Standard – deferred payment plan
A simpler arrangement entails paying a slightly higher booking amount (around 30%). The buyer/investor obtains the remaining loan amount from the bank at a later date. This allows an investor a better exit option, compared to subvention schemes, as there is no tripartite agreement. Moreover, buyers can engage with a bank of their choice. Also, buyers who can pay a higher booking amount, can obtain a bank loan a little later, closer to the project’s completion. Although this allows greater flexibility for exiting, it can cause short-term liquidity issues.
Real estate systematic investment plan (SIP)
“This is a recent, new variant that is being seen in the market, for mid-segment housing projects. Under this plan, the developer creates the house purchase payments in the form of a SIP, where, at the beginning of each year, the buyer pays a lumpsum amount and the rest is converted to monthly equated payments similar to SIPs. This model is usually for buyers, who do not want to take a home loan and are confident of their paying capacity in such a flexible monthly form.”

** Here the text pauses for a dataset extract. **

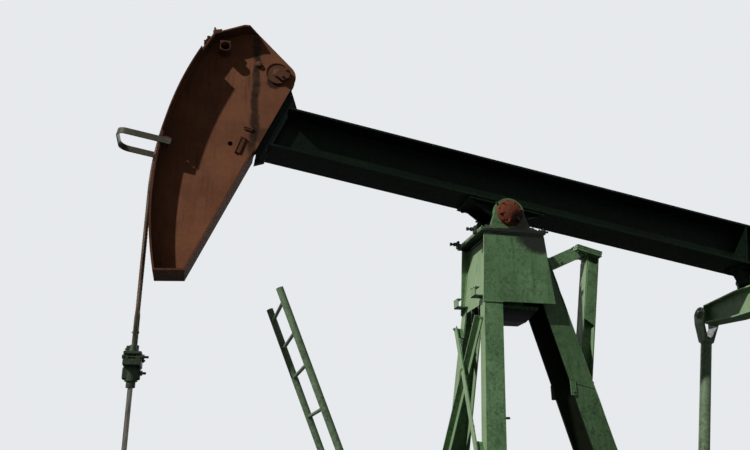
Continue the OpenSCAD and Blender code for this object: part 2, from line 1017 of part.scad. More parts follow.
// Wrapped part of the bridle, from the rest tangent point to the sockets
module bridle_wrap()
    color(steel)
        on_beam()
            for (s = [-1, 1])
                translate([0, s * rope_gap / 2, 0])
                    rotate([90, 0, 0])
                        rotate([0, 0, 180 - anchor_low])
                            rotate_extrude(angle = anchor_low + beam_tilt, $fn = 240)
                                translate([rope_path_r, 0])
                                    circle(rope_r - rope_clear, $fn = 24);

// Tail bearing under the beam
tail_bearing_r = 62;
tail_shaft_r = 35;
tail_half = 60;
tail_base_t = 20;

module tail_bearing()
    color(dark_green)
        on_beam()
            difference() {
                union() {
                    translate([tail_u - 150, -100, beam_lift - tail_base_t])
                        cube([300, 200, tail_base_t]);
                    slab(-tail_half, tail_half) {
                        translate([tail_u, tail_w])
                            circle(tail_bearing_r);
                        polygon([
                            [tail_u - 110, beam_lift - tail_base_t],
                            [tail_u - 58, tail_w - 20], [tail_u + 58, tail_w - 20],
                            [tail_u + 110, beam_lift - tail_base_t]
                        ]);
                    }
                }
                cross_pin([tail_u, tail_w], tail_shaft_r + running, -150, 150);
            }

// Equalizer: a tapered I beam that hangs from the tail bearing's shaft
eq_half = 494;
eq_w = 110;
eq_top_mid = 75;
eq_top_end = 108;
eq_low_mid = 300;
eq_low_end = 268;
eq_flange = 12;
cheek_in = 68;
cheek_out = 88;
fork_drop = 194;
eye_r = 46;
eye_half = 52;
fork_pin_r = 22;
fork_at = tail_at - fork_drop * [sin(pitman_lean), cos(pitman_lean)];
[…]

This plan, however, is being seen for projects which fall in the Rs 60-80 lakhs category, where it is easier to structure such moderate monthly payments.
Discounts and freebies
Additional freebies that may be offered, include direct discounts on the basic selling price (between 8% and 18%), time-bound price discounts (inaugural, festive season, first 50 bookings with a fixed amount of 5-10% reduced from the basic selling price, etc.,) waiver of floor rise charges, waiver of stamp duty and registration charges, rental payments to the buyer capped to a certain limit for a specific period of time or till possession, electronic appliances, consumer goods, fully-fitted kitchens, gold coins, holiday packages and cars.
In certain cases, developers are also offering an extra apartment, in another project of theirs, if the buyer chooses an apartment of a higher value. The value of such discounts/freebies, is in proportion to the average ticket size of an apartment, which varies across projects.